Dans la Pusher Trilogy, le Danois Nicolas Winding Refn met en scène deux entités opposées : un monde bourgeois confortable, et un univers de gangs d’extrême-droite, auteurs de violences à l’égard des étrangers résidant dans le pays. Dans votre film ces antagonismes sont également définis et incarnés. Christian vit au cœur de la ville et les étrangers se trouvent dans des barres d’habitations en lointaines périphéries, où le conservateur est contraint de se rendre pour tenter de récupérer ses effets volés – après avoir mis au point un minable stratagème. S’il parvient à ses fins, c’est aussi le début de ses ennuis personnels et professionnels.

Cette dichotomie est un des problèmes majeurs auquel la société doit faire face et apporter des solutions concrètes afin que l’intégration des populations migrantes – dont le nombre n’a aucune raison de décroître étant donné le contexte géopolitique actuel –, se fasse dans de bonnes conditions. Ce qui s’est produit en Suède est que les classes ouvrières ont eu à faire face aux conséquences de l’immigration. Qui, à mon sens, revêt une double réalité, positive et négative. C’est une question essentielle et complexe à résoudre, et la désillusion des classes ouvrières a donné naissance à des mouvements extrémistes. Pour ma part, je suis fondamentalement pour une généreuse politique pro-immigration mais il est primordial que l’ensemble de la société mène une réflexion de fond et se prépare à assumer les conséquences.


 

Dans votre film, toutefois, la famille accusée à tort du vol quitte la cité, et Christian au moment de formuler les excuses si vigoureusement et courageusement réclamées par le jeune enfant se retrouve devant porte close. C’est un aveu d’échec de cohabitation des deux mondes.
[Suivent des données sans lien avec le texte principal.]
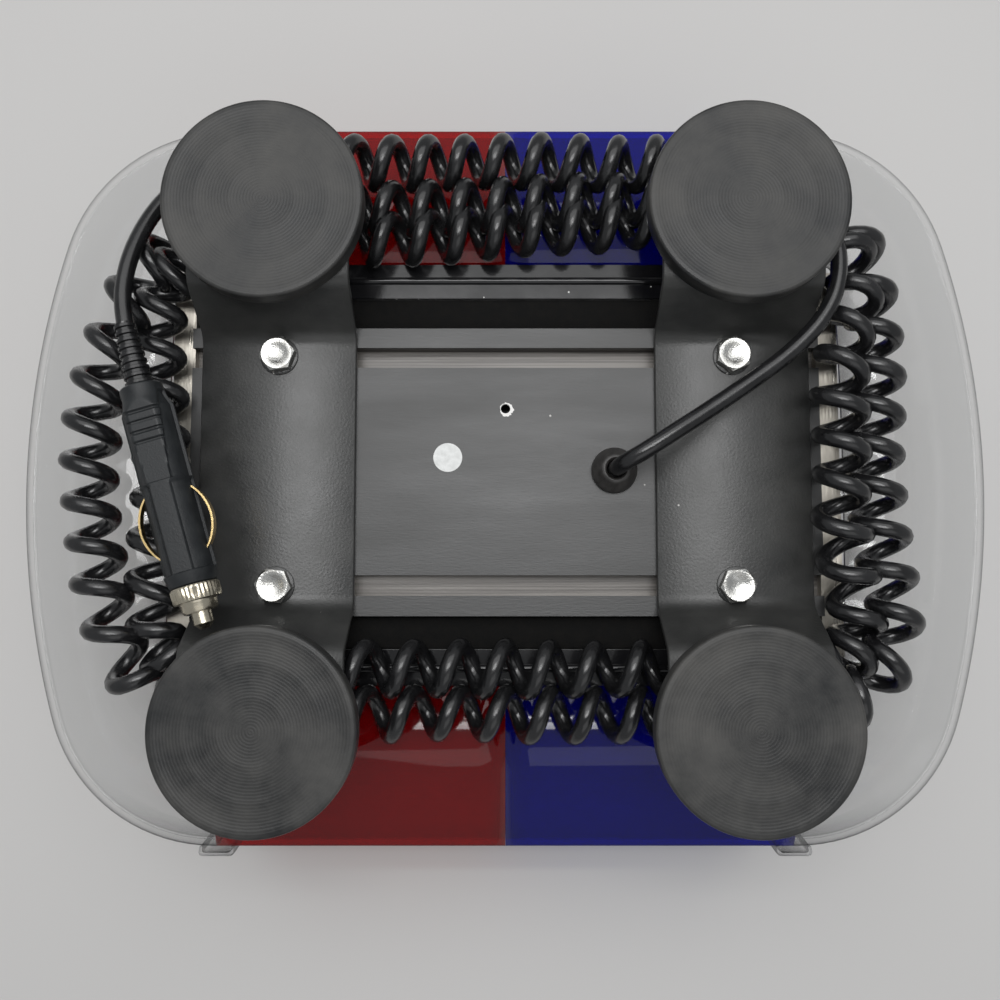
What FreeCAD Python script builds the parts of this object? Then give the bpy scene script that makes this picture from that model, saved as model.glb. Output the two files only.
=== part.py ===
# Magnetic warning light bar with strap brackets, four magnet feet and a wrapped curly cord.
# Millimetres. +Z is up in use, X is the long way, Y is the depth, and the magnets stand on z = 0.

import FreeCAD, Part
import Sketcher
import math
import os
from FreeCAD import Placement, Rotation, Vector

os.makedirs("parts", exist_ok=True)
doc = FreeCAD.newDocument("warning_light_bar")

# ---------------------------------------------------------------- driving dimensions

DIMENSIONS = {
    # feet: rubber boot, pressed steel pot with a welded stud, ferrite ring
    "foot_x": 94, "foot_y": 101, "boot_radius": 39, "boot_wall": 2.5, "sole_thick": 2,
    "foot_height": 12, "boot_height": 10.5, "pot_wall": 3, "ring_bore": 12, "stud_radius": 4,
    "stud_top": 20.5, "nut_height": 5, "nut_flats": 13, "fit_gap": 0.05,
    # strap brackets: bent steel strip
    "strap_width": 64, "strap_thick": 3, "strap_under": 37, "bend_y": 55.5, "leg_foot_y": 72,
    "strap_end_y": 120, "stud_hole": 4.3, "bolt_hole": 4.2,
    # bolts, washers and slot nuts
    "bolt_y": 47.5, "bolt_radius": 4, "bolt_head_height": 5.3, "washer_thick": 0.9,
    "washer_radius": 7.9, "bolt_end_z": 48.4, "slot_nut_width": 16.4, "slot_nut_length": 20,
    "slot_nut_height": 5,
    # aluminium base extrusion with two slots
    "base_under": 40, "base_half_length": 131, "base_half_width": 60, "base_top": 60,
    "slot_half": 4.25, "slot_lip": 3, "slot_cavity_half": 9, "slot_cavity_height": 6,
    "ledge_y": 80, "ledge_under": 46, "ledge_thick": 3, "chamber_y": 34, "chamber_under": 43,
    "chamber_top": 57, "side_chamber_in": 40, "side_chamber_out": 57, "side_chamber_under": 52,
    # glossy side rails and the end angles that carry the domes
    "rail_in_y": 74, "rail_out_y": 88.6, "rail_under": 44, "rail_thick": 2, "rail_top": 52,
    "bead_y": 81.5, "bead_radius": 1.6, "end_ledge_x": 140, "end_ledge_y": 85,
    "end_plate_thick": 3,
    "end_screw_radius": 2, "end_screw_y": 50, "end_screw_z": 54.5, "end_screw_length": 6.2,
    # lens and dome shell: insets are measured inwards from the widest outline
    "seam_x": 125, "half_length": 213.5, "rim_y": 160, "corner_radius": 75, "end_radius": 380,
    "lip_end_radius": 2000, "shell_wall": 3, "lip_inset": 70.6, "lip_z": 45, "fold_inset": 39,
    "fold_z": 51, "rim_z": 71,
    "rim_top_z": 76, "shoulder_inset": 3, "shoulder_z": 97, "haunch_inset": 20, "haunch_z": 115,
    "brow_inset": 52, "brow_z": 125, "crown_inset": 68, "crown_z": 128,
    # clear collars over the joints between lenses and domes
    "collar_width": 15, "collar_thick": 4, "collar_gap": 0.3,
    # lamp tray, boards and reflectors
    "tray_half_length": 118, "tray_y": 42, "tray_thick": 2, "tray_top": 100, "board_length": 108,
    "board_height": 32, "board_under": 65, "board_thick": 1.6, "lamp_count": 6, "lamp_pitch": 17.6,
    "lamp_side": 5, "lamp_thick": 2.2, "reflector_depth": 14, "reflector_cup": 8.2,
    "reflector_neck": 4.4, "reflector_margin": 4, "driver_length": 96, "driver_width": 62,
    "driver_z": 70, "driver_post_radius": 3, "driver_post_inset": 6, "driver_can_radius": 5,
    "driver_can_height": 12, "driver_can_pitch": 14, "driver_can_y": 14,
    "driver_chip_length": 10, "driver_chip_width": 7, "driver_chip_height": 2.5,
    "driver_chip_pitch": 24, "driver_chip_y": 12,
    # cable gland
    "gland_x": 45, "gland_flange": 9.5, "gland_thick": 4, "gland_nose": 6, "gland_mouth_z": 31,
    "gland_thread": 7.5, "gland_nut_radius": 10, "gland_nut_height": 4,
    # cord
    "cord_radius": 3.4, "coil_radius": 12,
    # 12 V plug: distances along it from its cord end
    "plug_heading": 73.6, "plug_x": -145.5, "plug_y": -42, "plug_z": 11,
    "relief_length": 13, "relief_radius": 5.4, "relief_tip_radius": 4.6, "plug_collar": 17,
    "plug_body_end": 93, "plug_neck_radius": 8.2, "plug_radius": 10.3, "plug_bore": 7.4,
    "plug_ring_end": 99, "plug_ring_radius": 9.4, "plug_hex_end": 103.5, "plug_hex_radius": 7,
    "plug_length": 110, "pin_radius": 3.9, "pin_clearance": 0.08, "pin_head_radius": 4.9,
    "contact_from": 53, "contact_to": 83.5, "contact_bow": 4, "contact_width": 4,
    "contact_thick": 0.8, "contact_foot": 1.6,
    "screw_at": 42, "screw_radius": 2.5, "screw_head": 1.6, "screw_shank": 1.2,
    "screw_well_radius": 2.6, "fuse_radius": 3.1, "fuse_from": 44, "fuse_to": 72,
    "spring_in": 2.3, "spring_out": 3.3, "spring_from": 73, "spring_to": 88,
    # blank round label
    "label_x": -24, "label_y": -5.5, "label_radius": 6, "label_thick": 0.15,
    "vent_y": -26, "vent_radius": 2,
}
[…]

Effectivement, mais ce que je souhaitais prioritairement mettre en relief est le sentiment de culpabilité de Christian, qui ne trouvera aucun apaisement. Son geste arrive trop tard. Il aura à affronter longtemps encore la médiocrité, la bassesse de son attitude. Le temps de réflexion et d’action qui lui était imparti pour réparer son erreur est révolu. Il en prend conscience dans le voyage de retour à bord de sa voiture électrique, un moment alourdi du regard sans concession de ses deux filles, entraînées dans ce parcours qu’il espérait réparateur, voire initiatique.

 

Pourquoi avoir choisi le domaine de l’art contemporain pour exprimer ces sujets ?
Lorsque j’ai débuté mes recherches dans le cadre de ce film, je me suis rendu partout dans le monde, visitant de nombreux musées d’art contemporain. A mes yeux, et cela irritera peut-être vos lecteurs, ce que l’on y voit est toujours plus ou moins la même chose : un morceau de néon, un texte composé de néons, un signe en néon sur un mur... comme s’il s’agissait d’un rituel, un passage obligé pour chacun de ces musées que d’accueillir ce types de pièces, et de tous ressembler au Moma de New York. Les différentes expositions que j’ai vues dans ces lieux n’ont pas fait affleurer tant de nouveaux questionnements que cela. Et il m’est apparu que ce qui est présenté dans ces white cubes est en totale rupture avec la réalité prégnante hors ces murs. En tant qu’individu nous devons, me semble-t-il, nous interroger en permanence. Que suis-je en train de soutenir ? Est-ce un monde tel que les conventions le proposent, où ce que je vois est-il en lien pertinent et interpellant avec la réalité ? Les notions de convention et de provocation évoluent, bien entendu, au fil du temps. L’Urinoir de Duchamp fut une révolution en son temps. Aujourd’hui, il est devenu une convention de l’histoire de l’art. Parallèlement, le discours qu’adoptent les théoriciens de l’art est bien souvent un leurre pompeux, vide de toute matière. J’ai voulu montrer, également, ce que j’estime être de la supercherie.
 

 

The Square, en salles le 18 octobre.